Print the listing below from its opening line through the line holding "normal = r.bump(grain, FORGED_GRAIN, normal)", both ends included.
+++
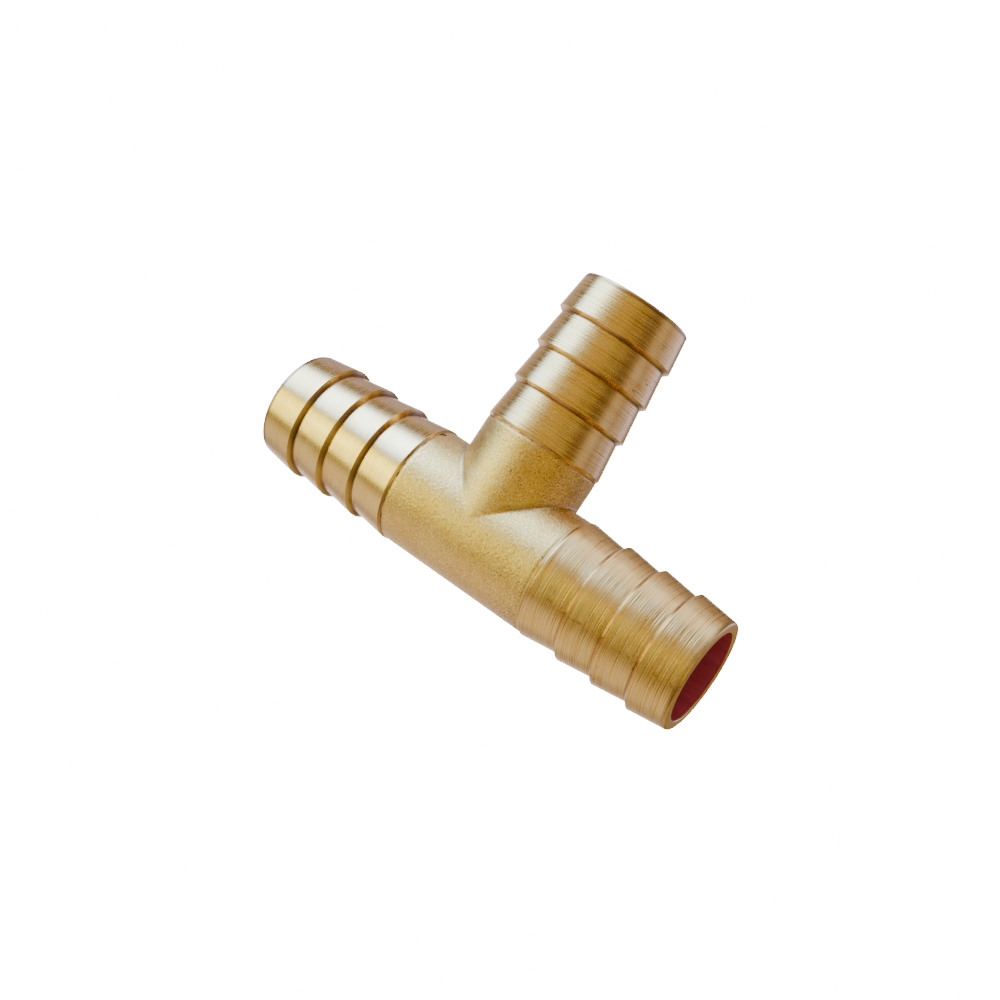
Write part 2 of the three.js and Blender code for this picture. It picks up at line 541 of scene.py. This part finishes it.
def around_pinhole(r, at):
    """The black round a pinhole, on the rim of the left mouth."""
    turn = math.radians(at)
    hole = Vector((0.1 * mm - BODY_MOUTH, BODY * math.sin(turn), BODY * math.cos(turn)))
    return r.ramp(r.distance(hole), PINHOLE_BLACK_TO, PINHOLE_CLEAN_FROM, 1.0, 0.0)


def forged_brass():
    """Tumbled forging: a satin skin with a fine grain, cloudy patches and scattered brown specks."""
    r = Recipe("forged_brass")
    x, y, _ = r.parts()
    grain = r.noise(r.place, scale=4200, detail=2, roughness=0.6)
    pits = r.noise(r.place, scale=1500, detail=2)
    cloud = r.noise(r.place, scale=420, detail=3)
    wide = r.noise(r.place, scale=110, detail=2)
    normal = r.bump(pits, FORGED_PITS)
    normal = r.bump(grain, FORGED_GRAIN, normal)

    colour = r.mix(r.ramp(cloud, 0.35, 0.65), FORGED_BRASS, FORGED_PALE)
    colour = r.mix(r.ramp(wide, 0.4, 0.7, 0.0, 0.4), colour, DEEP_BRASS)
    colour = r.mix(r.ramp(grain, 0.55, 0.32), colour, DEEP_BRASS)
    colour = r.mix(r.ramp(grain, 0.56, 0.70), colour, BRIGHT_BRASS)
    colour = r.mix(r.math("MULTIPLY", brown_specks(r, x, wide), 0.6), colour, STAIN)
    colour = r.mix(dirt_in_crotch(r, y), colour, STAIN)
    for at in PINHOLES_AT:
        colour = r.mix(around_pinhole(r, at), colour, PINHOLE_BLACK)
    return r.finish(colour, r.ramp(cloud, 0.3, 0.7, 0.30, 0.38), normal)


def filler_metal(name, dark, light):
    """The braze at a joint: a thin uneven line between body and tail, black inside its pinholes."""
    r = Recipe(name)
    lumps = r.noise(r.place, scale=900, detail=3)
    colour = r.mix(r.ramp(lumps, 0.35, 0.65), dark, light)
    inside_pinhole = r.ramp(r.from_axis(), 9.65 * mm, 9.85 * mm, 1.0, 0.0)
    colour = r.mix(inside_pinhole, colour, PINHOLE_BLACK)
    roughness = r.ramp(lumps, 0.3, 0.7, 0.35, 0.55)
    return r.finish(colour, roughness, r.bump(lumps, BRAZE_LUMPS))


def bore_red():
    """The bores: a thin dark-red film, with faint streaks along the axis."""
    r = Recipe("bore_red")
    streaks = r.noise(r.scaled((700, 90, 700)), detail=3)
    colour = r.mix(r.ramp(streaks, 0.3, 0.7), BORE_RED, BORE_PALE_RED)
    roughness = r.ramp(streaks, 0.3, 0.7, 0.45, 0.6)
    r.shader.inputs["Specular IOR Level"].default_value = 0.3
    return r.finish(colour, roughness, r.bump(streaks, FILM_STREAKS), metallic=0.0)


FORGED = forged_brass()
RED = bore_red()
TURNED = {
    "right": turned_brass("turned_brass_right", lines=0.040 * mm, tint=0.8, roughness=0.29,
                          dirt=0.6, stains=0.6, scuffs=0.4),
    "left": turned_brass("turned_brass_left", lines=0.012 * mm, tint=0.3, roughness=0.25,
                         dirt=1.0, stains=0.2, scuffs=0.0),
    "branch": turned_brass("turned_brass_branch", lines=0.020 * mm, tint=0.7, roughness=0.27,
                           dirt=0.9, stains=0.7, scuffs=0.0),
}
FILLER = {
    "right": filler_metal("filler_right", dark=(0.70, 0.40, 0.08), light=(0.84, 0.54, 0.16)),
    "left": filler_metal("filler_left", dark=(0.10, 0.05, 0.02), light=(0.60, 0.36, 0.12)),
    "branch": filler_metal("filler_branch", dark=(0.34, 0.15, 0.04), light=(0.78, 0.42, 0.12)),
}


# ---------------------------------------------------------------- pieces
def line_bore(mesh, from_axis):
    """Give the faces inside a bore the bore's own material."""
    mesh.materials.append(RED)
    for face in mesh.polygons:
        if from_axis(face.center) < BORE + SLACK:
            face.material_index = 1


def from_nearer_axis(at):
    """Distance from the axis of the run or, on the branch's side, of the branch if it is nearer."""
    from_run = math.hypot(at.y, at.z)
    if at.y <= 0:
        return from_run
    return min(from_run, math.hypot(at.x, at.z))


def make_body():
    """The forged body, its bores lined with the red film."""
    body = bpy.data.objects.new("forged_body", body_mesh())
    body.location = CENTRE
    bpy.context.scene.collection.objects.link(body)
    body.data.materials.append(FORGED)
    line_bore(body.data, from_nearer_axis)
    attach(body, "root")
    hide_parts("tee_body")


def make_tail(arm, node):
    """An arm's turned hose tail, in place of that CAD node."""
    tail = placed(spun("hose_tail_" + arm, tail_outline(), TAIL_AROUND, tool_mark), arm)
    tail.data.materials.append(TURNED[arm])
    line_bore(tail.data, lambda at: math.hypot(at.x, at.z))
    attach(tail, "root")
    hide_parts(node)


def make_filler(arm):
    """The ring of braze in an arm's joint."""
    shift = pinholes if arm == "left" else None
    ring = placed(spun("filler_" + arm, filler_outline(arm), FILLER_AROUND, shift), arm)
    ring.data.materials.append(FILLER[arm])
    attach(ring, "root")
    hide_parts("filler_ring_" + arm)


make_body()
for arm, node in (("right", "run_tail_right"), ("left", "run_tail_left"), ("branch", "branch_tail")):
    make_tail(arm, node)
    make_filler(arm)

# ---------------------------------------------------------------- camera
# Where the camera looks, from which side, and how far it is rolled about its own line of sight.
AIM = CENTRE + Vector((-1.132, 5.185, 0.403)) * mm
AZIMUTH = math.radians(1.777)
ELEVATION = math.radians(67.47)
ROLL = math.radians(-58.26)
DISTANCE = 219.12 * mm
LENS = 50.0
SENSOR = 36.0
NEAREST = 0.01


def direction(azimuth, elevation):
    """The unit vector towards that side, both angles in radians."""
    level = math.cos(elevation)
    return Vector((level * math.cos(azimuth), level * math.sin(azimuth), math.sin(elevation)))


def make_camera():
    """The camera at its place, looking at AIM."""
    back = direction(AZIMUTH, ELEVATION)
    across = Vector((0, 0, 1)).cross(back).normalized()
    upright = back.cross(across)
    right = across * math.cos(ROLL) + upright * math.sin(ROLL)
    up = back.cross(right)
    facing = Matrix((right, up, back)).transposed().to_4x4()
    camera = bpy.data.objects.new("camera", bpy.data.cameras.new("camera"))
    camera.matrix_world = Matrix.Translation(AIM + back * DISTANCE) @ facing
    camera.data.lens = LENS
    camera.data.sensor_width = SENSOR
    camera.data.clip_start = NEAREST
    bpy.context.scene.collection.objects.link(camera)
    return camera


bpy.context.scene.camera = make_camera()

# ---------------------------------------------------------------- floor
FLOOR_HALF = 3.0
WHITE = (1, 1, 1, 1)
PAPER = (0.9, 0.9, 0.9, 1)
BACKDROP = 20.0  # radiance of the plain white floor and of the plain white behind it


def white_paper():
    """Paper so evenly lit that no shadow shows on it."""
    paper = bpy.data.materials.new("white_paper")
    paper.use_nodes = True
    sheet = paper.node_tree.nodes["Principled BSDF"]
    sheet.inputs["Base Color"].default_value = PAPER
    sheet.inputs["Roughness"].default_value = 0.9
    sheet.inputs["Specular IOR Level"].default_value = 0.0
    sheet.inputs["Emission Color"].default_value = WHITE
    sheet.inputs["Emission Strength"].default_value = BACKDROP
    return paper


def make_floor():
    """A floor that the metal does not reflect and that lights nothing: the world does all that."""
    mesh = bpy.data.meshes.new("floor")
    sides = ((-1, -1), (1, -1), (1, 1), (-1, 1))
    mesh.from_pydata([(x * FLOOR_HALF, y * FLOOR_HALF, 0) for x, y in sides], [], [(0, 1, 2, 3)])
    floor = bpy.data.objects.new("floor", mesh)
    bpy.context.scene.collection.objects.link(floor)
    floor.data.materials.append(white_paper())
    floor.visible_glossy = False
    floor.visible_diffuse = False


make_floor()

# ---------------------------------------------------------------- light
# What the metal reflects is a dim warm room with soft glows where the lamps are. Each glow has the
# azimuth and elevation of its middle, the angles inside which it is full and outside which it is
# gone, and its radiance. A negative one is a dark card.
ROOM = (0.24, 0.185, 0.095)
GLOWS = [
    (145, 25, 14, 26, (4.6, 8.3, 24.0)),
    (134, 11, 6, 16, (1.0, 1.4, 4.0)),
    (121, 11, 4, 13, (0.6, 0.95, 2.4)),
    (125, 36, 7, 18, (3.2, 4.7, 11.0)),
    (98, 14, 7, 25, (1.55, 1.90, 3.7)),
    (100, -9, 8, 22, (0.85, 0.95, 1.7)),
    (106, -31, 8, 28, (0.28, 0.26, 0.40)),
    (-175, 46, 6, 13, (4.0, 4.9, 2.6)),
    (-154, 38, 6, 17, (4.0, 4.8, 2.6)),
    (-178, 56, 6, 22, (1.3, 1.5, 0.3)),
    (-150, 62, 10, 30, (0.20, 0.21, 0.12)),
    (-108, 5, 18, 36, (0.84, 0.84, 1.02)),
    (-99, -38, 8, 28, (0.35, 0.33, 0.45)),
    (-93, 54, 12, 32, (0.20, 0.18, 0.12)),
    (-138, 20, 6, 22, (0.26, 0.30, 0.26)),
    (-143, -22, 15, 40, (0.28, 0.31, 0.50)),
    (-9, 44, 10, 26, (0.75, 0.68, 0.22)),
    (-50, -28, 15, 36, (0.42, 0.38, 0.22)),
    (50, -20, 8, 20, (0.40, 0.32, 0.15)),
    (22, 27, 6, 14, (-0.12, -0.12, -0.02)),
    (-8, 2, 7, 17, (0.42, 0.37, 0.22)),
    (16, -6, 5, 18, (0.52, 0.54, 1.0)),
    (25, -33, 4, 16, (0.58, 0.60, 1.4)),
    (42, -55, 9, 21, (1.0, 1.1, 2.8)),
    (-12, -78, 8, 18, (0.14, 0.11, 0.07)),
    (65, 14, 12, 30, (0.33, 0.35, 0.5)),
    (80, 72, 15, 35, (0.45, 0.37, 0.11)),
    (159, -22, 8, 22, (0.42, 0.43, 0.72)),
    (-165, -60, 14, 36, (1.3, 1.2, 1.4)),
    (134, -32, 8, 22, (0.30, 0.31, 0.72)),
]
# What the matt bores are lit by: an even white, so that they have their own colour from all sides.
SOFT_LIGHT = 1.0


def glow(tree, towards, azimuth, elevation, full, gone):
    """How much of a glow is seen towards each side, from 0 to 1."""
    dot = tree.nodes.new("ShaderNodeVectorMath")
    dot.operation = "DOT_PRODUCT"
    tree.links.new(towards, dot.inputs[0])
    dot.inputs[1].default_value = direction(math.radians(azimuth), math.radians(elevation))
    share = tree.nodes.new("ShaderNodeMapRange")
    share.interpolation_type = "SMOOTHSTEP"
    share.inputs["From Min"].default_value = math.cos(math.radians(gone))
    share.inputs["From Max"].default_value = math.cos(math.radians(full))
    tree.links.new(dot.outputs["Value"], share.inputs["Value"])
    return share.outputs["Result"]


def glowing_room(tree):
    """The radiance that the metal reflects, towards each side: the room and all its glows."""
    towards = tree.nodes.new("ShaderNodeTexCoord").outputs["Generated"]
    total = None
    for azimuth, elevation, full, gone, radiance in GLOWS:
        add = tree.nodes.new("ShaderNodeVectorMath")
        add.operation = "MULTIPLY_ADD"
        tree.links.new(glow(tree, towards, azimuth, elevation, full, gone), add.inputs[0])
        add.inputs[1].default_value = radiance
        if total is None:
            add.inputs[2].default_value = ROOM
        else:
            tree.links.new(total, add.inputs[2])
        total = add.outputs["Vector"]
    return total


def studio():
    """The glowing room for reflections, an even white for matt surfaces, and a white backdrop."""
    world = bpy.data.worlds.new("studio")
    world.use_nodes = True
    tree = world.node_tree
    sky = tree.nodes["Background"]
    tree.links.new(glowing_room(tree), sky.inputs["Color"])
    path = tree.nodes.new("ShaderNodeLightPath")
    for test, strength in (("Is Diffuse Ray", SOFT_LIGHT), ("Is Camera Ray", BACKDROP)):
        plain = tree.nodes.new("ShaderNodeBackground")
        plain.inputs["Color"].default_value = WHITE
        plain.inputs["Strength"].default_value = strength
        either = tree.nodes.new("ShaderNodeMixShader")
        tree.links.new(path.outputs[test], either.inputs[0])
        tree.links.new(sky.outputs[0], either.inputs[1])
        tree.links.new(plain.outputs[0], either.inputs[2])
        sky = either
    tree.links.new(sky.outputs[0], tree.nodes["World Output"].inputs["Surface"])
    world.cycles.sampling_method = "NONE"
    return world


bpy.context.scene.world = studio()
+++
Answer to the problem
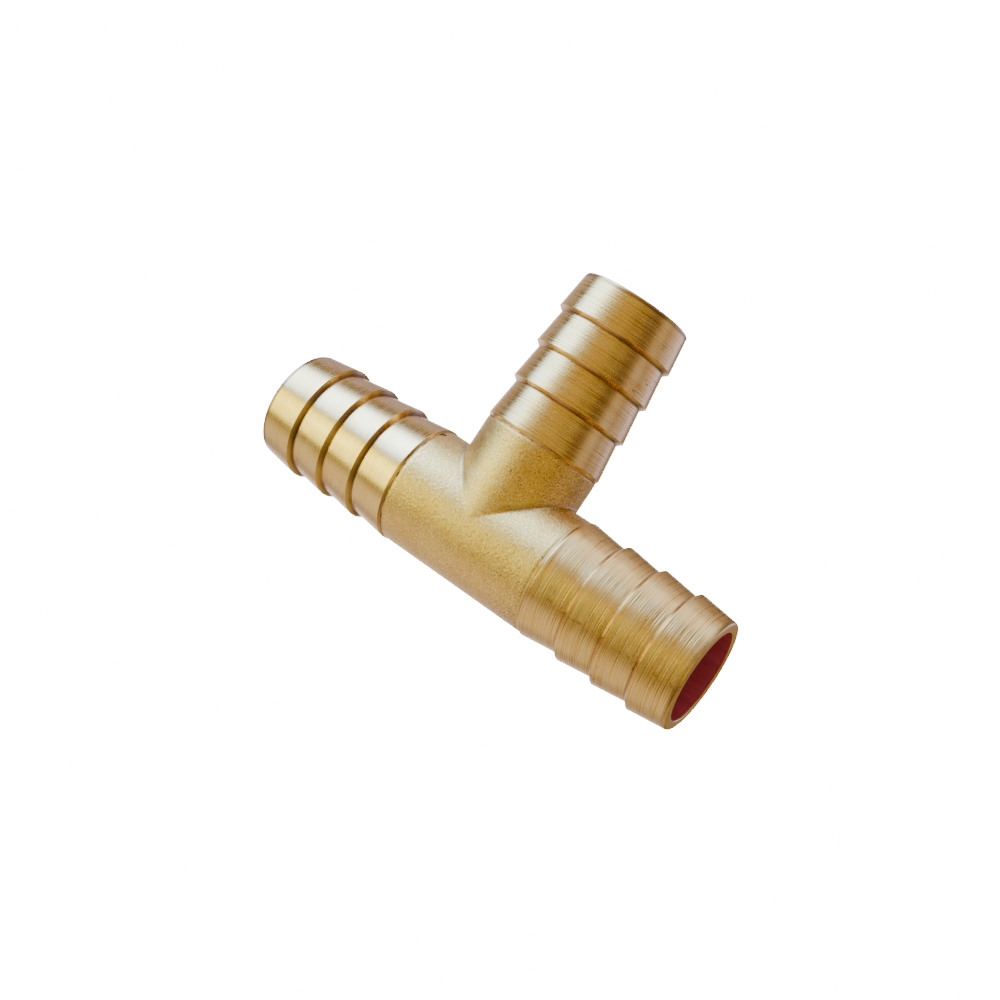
Write part 2 of the three.js and Blender code for this picture. It picks up at line 541 of scene.py. This part finishes it.
def around_pinhole(r, at):
    """The black round a pinhole, on the rim of the left mouth."""
    turn = math.radians(at)
    hole = Vector((0.1 * mm - BODY_MOUTH, BODY * math.sin(turn), BODY * math.cos(turn)))
    return r.ramp(r.distance(hole), PINHOLE_BLACK_TO, PINHOLE_CLEAN_FROM, 1.0, 0.0)


def forged_brass():
    """Tumbled forging: a satin skin with a fine grain, cloudy patches and scattered brown specks."""
    r = Recipe("forged_brass")
    x, y, _ = r.parts()
    grain = r.noise(r.place, scale=4200, detail=2, roughness=0.6)
    pits = r.noise(r.place, scale=1500, detail=2)
    cloud = r.noise(r.place, scale=420, detail=3)
    wide = r.noise(r.place, scale=110, detail=2)
    normal = r.bump(pits, FORGED_PITS)
    normal = r.bump(grain, FORGED_GRAIN, normal)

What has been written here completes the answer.